DATA SEGMENT →

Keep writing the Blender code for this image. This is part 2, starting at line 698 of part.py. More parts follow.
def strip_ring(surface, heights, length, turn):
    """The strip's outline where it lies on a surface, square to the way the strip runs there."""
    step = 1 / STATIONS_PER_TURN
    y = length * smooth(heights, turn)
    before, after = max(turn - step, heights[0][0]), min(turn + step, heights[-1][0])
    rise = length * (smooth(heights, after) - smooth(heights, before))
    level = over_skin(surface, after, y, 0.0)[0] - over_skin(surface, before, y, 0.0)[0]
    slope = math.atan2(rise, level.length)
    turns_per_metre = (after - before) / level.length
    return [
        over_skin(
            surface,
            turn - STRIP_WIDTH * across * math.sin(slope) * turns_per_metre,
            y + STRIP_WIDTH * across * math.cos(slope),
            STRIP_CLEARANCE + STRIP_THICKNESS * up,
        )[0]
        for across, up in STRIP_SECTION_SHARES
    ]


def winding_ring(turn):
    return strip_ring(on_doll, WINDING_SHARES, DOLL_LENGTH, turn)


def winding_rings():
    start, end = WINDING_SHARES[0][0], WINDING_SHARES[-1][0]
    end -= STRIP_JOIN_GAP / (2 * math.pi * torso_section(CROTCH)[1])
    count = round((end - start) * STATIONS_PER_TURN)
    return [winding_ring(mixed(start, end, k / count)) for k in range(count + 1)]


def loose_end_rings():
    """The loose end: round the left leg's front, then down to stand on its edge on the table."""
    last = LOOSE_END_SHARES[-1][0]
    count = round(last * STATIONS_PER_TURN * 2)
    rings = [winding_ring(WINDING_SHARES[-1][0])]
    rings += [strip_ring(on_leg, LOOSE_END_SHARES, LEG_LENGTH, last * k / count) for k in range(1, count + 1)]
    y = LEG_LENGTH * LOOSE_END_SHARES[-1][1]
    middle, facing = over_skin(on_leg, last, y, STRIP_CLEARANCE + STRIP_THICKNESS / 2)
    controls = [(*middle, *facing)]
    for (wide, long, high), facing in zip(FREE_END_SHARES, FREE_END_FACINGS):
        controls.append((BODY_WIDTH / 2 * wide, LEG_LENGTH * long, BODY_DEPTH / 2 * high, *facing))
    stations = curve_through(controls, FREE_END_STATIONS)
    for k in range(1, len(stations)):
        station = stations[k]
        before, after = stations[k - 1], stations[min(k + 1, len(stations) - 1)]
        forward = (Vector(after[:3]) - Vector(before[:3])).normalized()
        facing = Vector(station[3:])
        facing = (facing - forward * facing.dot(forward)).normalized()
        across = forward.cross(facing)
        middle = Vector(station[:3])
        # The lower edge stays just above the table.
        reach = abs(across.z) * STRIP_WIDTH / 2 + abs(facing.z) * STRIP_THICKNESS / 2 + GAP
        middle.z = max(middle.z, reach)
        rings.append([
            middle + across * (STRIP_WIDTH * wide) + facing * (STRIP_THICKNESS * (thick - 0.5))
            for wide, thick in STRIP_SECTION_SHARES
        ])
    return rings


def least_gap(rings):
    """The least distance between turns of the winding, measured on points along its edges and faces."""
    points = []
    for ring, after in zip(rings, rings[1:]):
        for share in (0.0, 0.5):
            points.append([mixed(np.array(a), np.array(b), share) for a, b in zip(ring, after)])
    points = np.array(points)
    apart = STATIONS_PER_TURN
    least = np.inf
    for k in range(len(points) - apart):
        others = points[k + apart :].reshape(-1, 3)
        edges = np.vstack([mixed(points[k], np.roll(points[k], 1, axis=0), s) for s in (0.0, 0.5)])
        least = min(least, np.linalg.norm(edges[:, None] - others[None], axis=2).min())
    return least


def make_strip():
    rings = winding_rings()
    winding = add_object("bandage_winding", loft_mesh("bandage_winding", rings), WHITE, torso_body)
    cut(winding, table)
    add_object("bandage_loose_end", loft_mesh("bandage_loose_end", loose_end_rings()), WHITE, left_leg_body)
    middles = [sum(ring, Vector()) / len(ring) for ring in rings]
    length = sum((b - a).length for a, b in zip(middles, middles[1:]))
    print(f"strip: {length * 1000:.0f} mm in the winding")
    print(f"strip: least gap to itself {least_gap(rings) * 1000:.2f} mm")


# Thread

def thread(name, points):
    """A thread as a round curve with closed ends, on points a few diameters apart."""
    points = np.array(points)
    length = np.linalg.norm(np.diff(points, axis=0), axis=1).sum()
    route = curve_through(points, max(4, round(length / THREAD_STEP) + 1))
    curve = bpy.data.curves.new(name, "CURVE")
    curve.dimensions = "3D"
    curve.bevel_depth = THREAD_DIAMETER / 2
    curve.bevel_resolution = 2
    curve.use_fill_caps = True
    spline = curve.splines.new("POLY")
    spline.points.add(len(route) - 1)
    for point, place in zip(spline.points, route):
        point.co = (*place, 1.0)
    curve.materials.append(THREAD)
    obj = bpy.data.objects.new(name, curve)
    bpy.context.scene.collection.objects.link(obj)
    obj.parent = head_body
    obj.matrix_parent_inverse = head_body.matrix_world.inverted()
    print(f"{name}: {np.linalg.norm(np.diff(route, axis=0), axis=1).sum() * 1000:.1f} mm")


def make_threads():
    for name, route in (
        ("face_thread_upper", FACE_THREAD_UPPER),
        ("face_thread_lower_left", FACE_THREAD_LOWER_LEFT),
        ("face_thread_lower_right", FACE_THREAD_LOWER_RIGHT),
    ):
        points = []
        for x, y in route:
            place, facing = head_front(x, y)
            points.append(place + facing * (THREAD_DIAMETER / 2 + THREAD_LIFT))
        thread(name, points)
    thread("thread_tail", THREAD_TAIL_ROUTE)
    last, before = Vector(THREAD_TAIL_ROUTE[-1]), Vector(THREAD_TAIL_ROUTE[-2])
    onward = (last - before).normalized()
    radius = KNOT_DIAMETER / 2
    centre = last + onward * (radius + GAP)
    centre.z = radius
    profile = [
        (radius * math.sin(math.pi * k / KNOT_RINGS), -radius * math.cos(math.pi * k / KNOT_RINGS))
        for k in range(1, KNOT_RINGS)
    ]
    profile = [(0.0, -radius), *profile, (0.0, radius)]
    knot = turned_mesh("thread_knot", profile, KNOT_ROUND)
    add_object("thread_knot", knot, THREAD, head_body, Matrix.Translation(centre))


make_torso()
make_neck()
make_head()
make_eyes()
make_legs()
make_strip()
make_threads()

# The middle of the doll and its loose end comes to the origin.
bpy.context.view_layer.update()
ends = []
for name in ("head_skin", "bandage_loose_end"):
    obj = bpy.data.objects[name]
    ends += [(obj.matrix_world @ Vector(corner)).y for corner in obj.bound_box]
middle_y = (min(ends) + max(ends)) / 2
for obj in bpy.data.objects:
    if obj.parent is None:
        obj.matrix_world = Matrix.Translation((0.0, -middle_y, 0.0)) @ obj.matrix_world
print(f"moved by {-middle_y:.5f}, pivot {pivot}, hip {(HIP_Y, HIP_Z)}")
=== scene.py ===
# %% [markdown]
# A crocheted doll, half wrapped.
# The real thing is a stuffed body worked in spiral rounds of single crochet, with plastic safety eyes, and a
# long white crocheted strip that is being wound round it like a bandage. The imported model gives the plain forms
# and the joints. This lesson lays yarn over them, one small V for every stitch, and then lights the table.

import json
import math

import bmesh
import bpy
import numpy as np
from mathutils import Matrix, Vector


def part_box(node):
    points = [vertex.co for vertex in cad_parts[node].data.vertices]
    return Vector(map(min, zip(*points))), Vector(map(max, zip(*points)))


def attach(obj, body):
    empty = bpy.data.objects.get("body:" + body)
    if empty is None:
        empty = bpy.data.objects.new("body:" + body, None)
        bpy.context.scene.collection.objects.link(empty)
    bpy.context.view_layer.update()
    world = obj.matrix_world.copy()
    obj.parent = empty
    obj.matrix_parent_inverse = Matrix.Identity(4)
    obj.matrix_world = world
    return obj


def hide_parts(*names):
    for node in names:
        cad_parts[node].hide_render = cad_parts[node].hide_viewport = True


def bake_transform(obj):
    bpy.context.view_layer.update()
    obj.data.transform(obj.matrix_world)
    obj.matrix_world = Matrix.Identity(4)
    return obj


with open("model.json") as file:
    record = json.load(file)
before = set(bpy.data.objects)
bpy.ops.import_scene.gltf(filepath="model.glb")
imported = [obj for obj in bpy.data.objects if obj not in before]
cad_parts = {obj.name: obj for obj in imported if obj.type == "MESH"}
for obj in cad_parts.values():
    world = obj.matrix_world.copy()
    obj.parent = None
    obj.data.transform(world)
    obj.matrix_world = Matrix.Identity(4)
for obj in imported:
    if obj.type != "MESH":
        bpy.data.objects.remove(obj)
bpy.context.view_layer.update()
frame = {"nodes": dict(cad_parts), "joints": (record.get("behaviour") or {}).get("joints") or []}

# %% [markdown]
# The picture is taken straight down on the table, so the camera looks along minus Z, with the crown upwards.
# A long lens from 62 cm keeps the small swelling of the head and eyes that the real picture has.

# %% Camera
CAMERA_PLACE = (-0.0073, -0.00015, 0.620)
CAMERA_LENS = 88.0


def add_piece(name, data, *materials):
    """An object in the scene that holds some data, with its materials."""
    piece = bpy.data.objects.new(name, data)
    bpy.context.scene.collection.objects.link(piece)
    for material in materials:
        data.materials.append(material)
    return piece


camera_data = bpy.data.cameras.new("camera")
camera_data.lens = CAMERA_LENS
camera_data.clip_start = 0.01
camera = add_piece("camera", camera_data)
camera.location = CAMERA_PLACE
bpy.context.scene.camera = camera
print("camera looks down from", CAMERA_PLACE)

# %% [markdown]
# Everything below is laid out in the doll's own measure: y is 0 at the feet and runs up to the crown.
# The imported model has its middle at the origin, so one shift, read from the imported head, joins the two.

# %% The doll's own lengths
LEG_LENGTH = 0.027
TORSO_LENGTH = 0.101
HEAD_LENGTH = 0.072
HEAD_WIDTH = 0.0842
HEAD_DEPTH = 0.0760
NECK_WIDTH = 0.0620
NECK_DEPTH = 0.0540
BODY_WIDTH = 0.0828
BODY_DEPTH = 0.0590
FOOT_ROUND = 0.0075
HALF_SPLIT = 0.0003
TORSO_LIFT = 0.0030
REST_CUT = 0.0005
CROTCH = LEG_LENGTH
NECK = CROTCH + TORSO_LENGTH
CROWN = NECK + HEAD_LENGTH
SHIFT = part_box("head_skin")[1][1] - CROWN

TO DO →
In the listing above, find the line containing "# The middle" and the line containing "# and the joints.", then repeat those two lines and everything between them exactly.

THE RESULT →
# The middle of the doll and its loose end comes to the origin.
bpy.context.view_layer.update()
ends = []
for name in ("head_skin", "bandage_loose_end"):
    obj = bpy.data.objects[name]
    ends += [(obj.matrix_world @ Vector(corner)).y for corner in obj.bound_box]
middle_y = (min(ends) + max(ends)) / 2
for obj in bpy.data.objects:
    if obj.parent is None:
        obj.matrix_world = Matrix.Translation((0.0, -middle_y, 0.0)) @ obj.matrix_world
print(f"moved by {-middle_y:.5f}, pivot {pivot}, hip {(HIP_Y, HIP_Z)}")
=== scene.py ===
# %% [markdown]
# A crocheted doll, half wrapped.
# The real thing is a stuffed body worked in spiral rounds of single crochet, with plastic safety eyes, and a
# long white crocheted strip that is being wound round it like a bandage. The imported model gives the plain forms
# and the joints. This lesson lays yarn over them, one small V for every stitch, and then lights the table.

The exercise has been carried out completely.